=== SOURCE EXCERPT ===

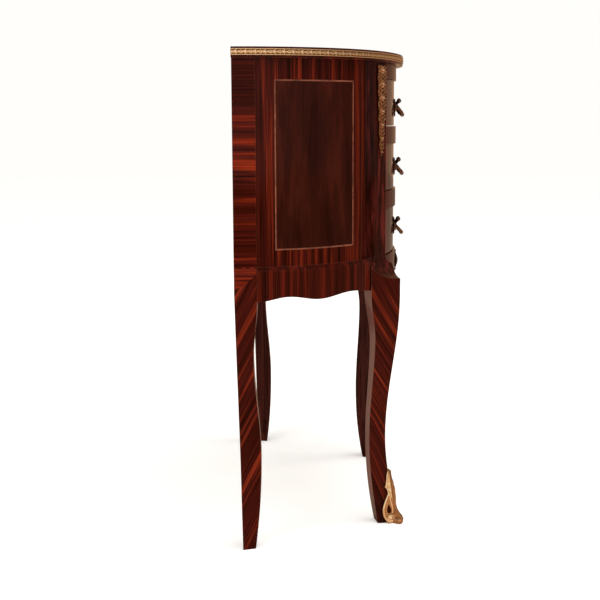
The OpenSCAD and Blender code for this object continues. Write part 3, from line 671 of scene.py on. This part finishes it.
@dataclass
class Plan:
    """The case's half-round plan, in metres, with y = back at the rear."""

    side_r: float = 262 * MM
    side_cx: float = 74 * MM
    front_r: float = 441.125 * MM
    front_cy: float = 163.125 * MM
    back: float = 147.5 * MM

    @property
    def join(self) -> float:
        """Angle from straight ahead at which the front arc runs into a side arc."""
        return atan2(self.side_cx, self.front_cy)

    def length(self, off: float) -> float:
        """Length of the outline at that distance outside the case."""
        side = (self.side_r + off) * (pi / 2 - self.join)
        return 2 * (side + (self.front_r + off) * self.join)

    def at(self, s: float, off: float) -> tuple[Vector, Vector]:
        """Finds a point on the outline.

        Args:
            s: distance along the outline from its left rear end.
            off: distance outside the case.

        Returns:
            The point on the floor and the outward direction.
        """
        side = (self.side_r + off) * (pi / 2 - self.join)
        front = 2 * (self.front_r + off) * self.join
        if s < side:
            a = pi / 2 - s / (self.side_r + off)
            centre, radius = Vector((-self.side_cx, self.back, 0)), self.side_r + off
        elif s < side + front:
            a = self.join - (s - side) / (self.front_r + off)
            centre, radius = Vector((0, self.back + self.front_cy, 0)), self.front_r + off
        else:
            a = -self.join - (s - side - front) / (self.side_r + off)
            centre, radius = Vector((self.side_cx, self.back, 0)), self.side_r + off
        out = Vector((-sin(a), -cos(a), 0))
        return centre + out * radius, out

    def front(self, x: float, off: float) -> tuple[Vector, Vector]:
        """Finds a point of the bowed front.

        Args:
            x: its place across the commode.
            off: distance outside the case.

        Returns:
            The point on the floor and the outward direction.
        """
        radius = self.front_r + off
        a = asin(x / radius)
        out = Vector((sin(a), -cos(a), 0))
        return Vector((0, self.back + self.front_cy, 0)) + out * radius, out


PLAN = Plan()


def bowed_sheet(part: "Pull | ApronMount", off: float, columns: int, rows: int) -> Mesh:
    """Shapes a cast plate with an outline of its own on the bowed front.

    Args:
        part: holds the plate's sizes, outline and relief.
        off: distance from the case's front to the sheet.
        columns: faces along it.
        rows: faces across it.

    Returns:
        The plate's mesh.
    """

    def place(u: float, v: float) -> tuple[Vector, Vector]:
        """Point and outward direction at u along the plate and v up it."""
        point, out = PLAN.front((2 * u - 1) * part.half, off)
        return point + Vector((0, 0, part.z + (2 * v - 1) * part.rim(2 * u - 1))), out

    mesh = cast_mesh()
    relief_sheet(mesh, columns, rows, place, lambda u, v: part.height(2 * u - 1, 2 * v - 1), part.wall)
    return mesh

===

Go back to the listing above and please repeat it exactly.

**OUTPUT BELOW**
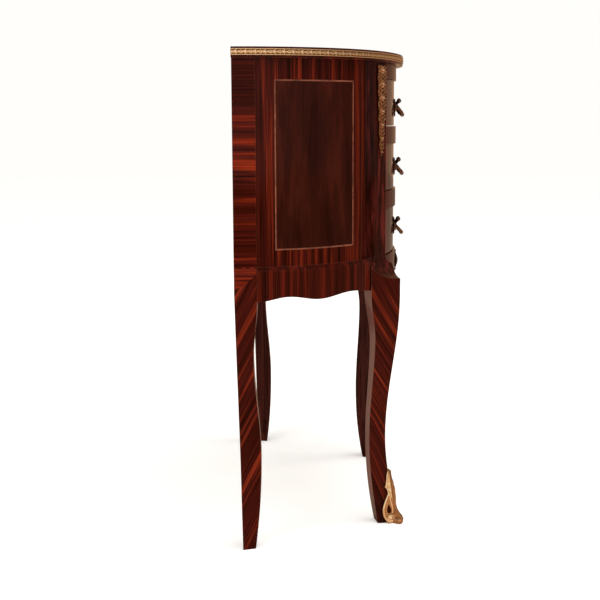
The OpenSCAD and Blender code for this object continues. Write part 3, from line 671 of scene.py on. This part finishes it.
@dataclass
class Plan:
    """The case's half-round plan, in metres, with y = back at the rear."""

    side_r: float = 262 * MM
    side_cx: float = 74 * MM
    front_r: float = 441.125 * MM
    front_cy: float = 163.125 * MM
    back: float = 147.5 * MM

    @property
    def join(self) -> float:
        """Angle from straight ahead at which the front arc runs into a side arc."""
        return atan2(self.side_cx, self.front_cy)

    def length(self, off: float) -> float:
        """Length of the outline at that distance outside the case."""
        side = (self.side_r + off) * (pi / 2 - self.join)
        return 2 * (side + (self.front_r + off) * self.join)

    def at(self, s: float, off: float) -> tuple[Vector, Vector]:
        """Finds a point on the outline.

        Args:
            s: distance along the outline from its left rear end.
            off: distance outside the case.

        Returns:
            The point on the floor and the outward direction.
        """
        side = (self.side_r + off) * (pi / 2 - self.join)
        front = 2 * (self.front_r + off) * self.join
        if s < side:
            a = pi / 2 - s / (self.side_r + off)
            centre, radius = Vector((-self.side_cx, self.back, 0)), self.side_r + off
        elif s < side + front:
            a = self.join - (s - side) / (self.front_r + off)
            centre, radius = Vector((0, self.back + self.front_cy, 0)), self.front_r + off
        else:
            a = -self.join - (s - side - front) / (self.side_r + off)
            centre, radius = Vector((self.side_cx, self.back, 0)), self.side_r + off
        out = Vector((-sin(a), -cos(a), 0))
        return centre + out * radius, out

    def front(self, x: float, off: float) -> tuple[Vector, Vector]:
        """Finds a point of the bowed front.

        Args:
            x: its place across the commode.
            off: distance outside the case.

        Returns:
            The point on the floor and the outward direction.
        """
        radius = self.front_r + off
        a = asin(x / radius)
        out = Vector((sin(a), -cos(a), 0))
        return Vector((0, self.back + self.front_cy, 0)) + out * radius, out


PLAN = Plan()


def bowed_sheet(part: "Pull | ApronMount", off: float, columns: int, rows: int) -> Mesh:
    """Shapes a cast plate with an outline of its own on the bowed front.

    Args:
        part: holds the plate's sizes, outline and relief.
        off: distance from the case's front to the sheet.
        columns: faces along it.
        rows: faces across it.

    Returns:
        The plate's mesh.
    """

    def place(u: float, v: float) -> tuple[Vector, Vector]:
        """Point and outward direction at u along the plate and v up it."""
        point, out = PLAN.front((2 * u - 1) * part.half, off)
        return point + Vector((0, 0, part.z + (2 * v - 1) * part.rim(2 * u - 1))), out

    mesh = cast_mesh()
    relief_sheet(mesh, columns, rows, place, lambda u, v: part.height(2 * u - 1, 2 * v - 1), part.wall)
    return mesh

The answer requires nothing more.